David Friio (born 17 February 1973) is a French former professional footballer who played as a midfielder. He played in the Football League for Plymouth Argyle and Nottingham Forest, and Ligue 2 for Nîmes and Valence. He was the sporting director of Lyon from 2023 to 2024.

==Playing career==

===French football===
Born in Thionville, Friio began his career as a defender with local club Épinal in 1994. He made 104 league appearances for the club, scoring 5 goals, before he joined established Ligue 2 club Nîmes in 1997. In his two-years at the club he made 50 league appearances, scoring 2 goals, before being transferred to fellow Ligue 2 club Valence ahead of the 1999–2000 season, where he would first meet Romain Larrieu.
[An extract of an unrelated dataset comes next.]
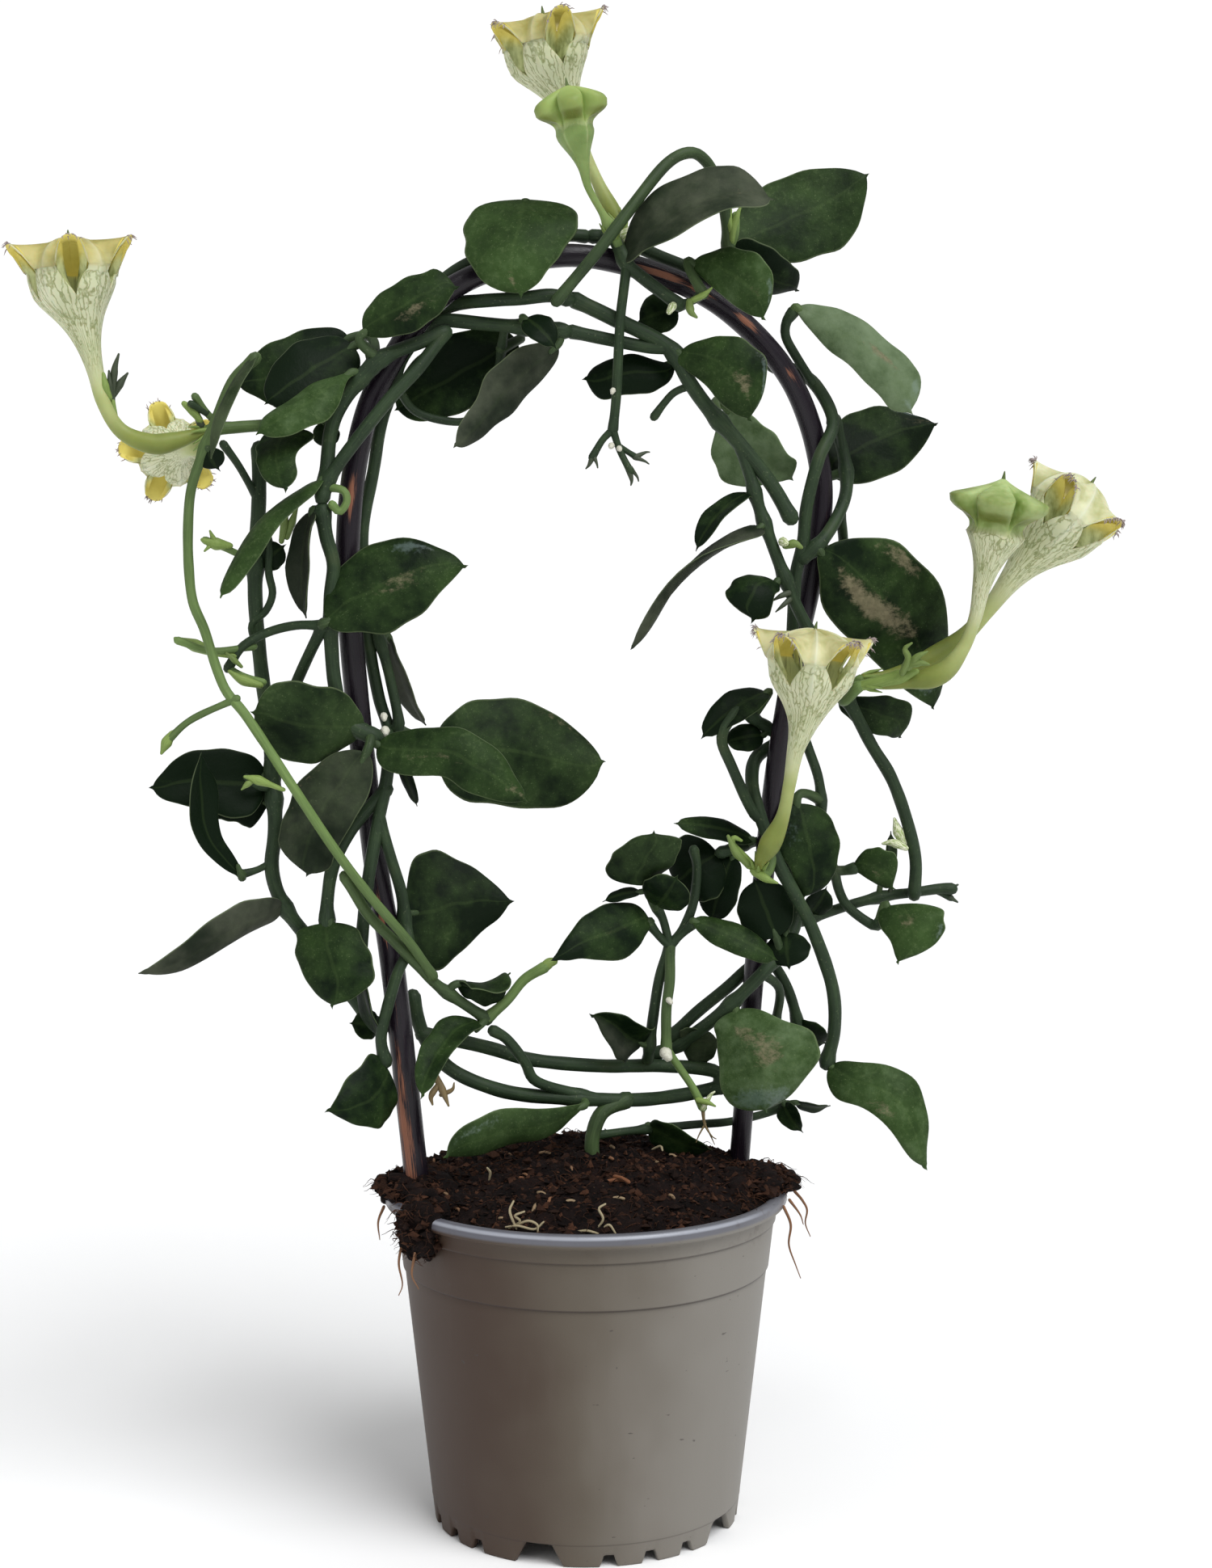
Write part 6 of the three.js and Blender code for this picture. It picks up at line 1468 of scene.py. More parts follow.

He made 33 appearances in his one-year at the club, scoring 3 goals, as the club suffered relegation. Valence had to cut back and as a result released a number of players, Friio was included along with Larrieu.

===Plymouth Argyle===
He moved to England with Larrieu early on in the 2000–01 season, where Plymouth Argyle manager Paul Sturrock offered them a trial. It was here that Friio would be converted from a defender into a box-to-box midfielder. He signed a contract until the end of the season in November and made his debut for the Pilgrims in the 2–0 Devon derby victory over Exeter City on 2 December. He figured consistently for the remainder of the season, scoring 5 goals, and signed a two-year contract extension in the summer of 2001. Friio went from strength to strength in the following season as he established himself as a key player, scoring 11 goals, as the club were crowned Third Division Champions. He was named in the division's Team of the Year by the PFA along with three of his team-mates, Larrieu, Paul Wotton, and Graham Coughlan.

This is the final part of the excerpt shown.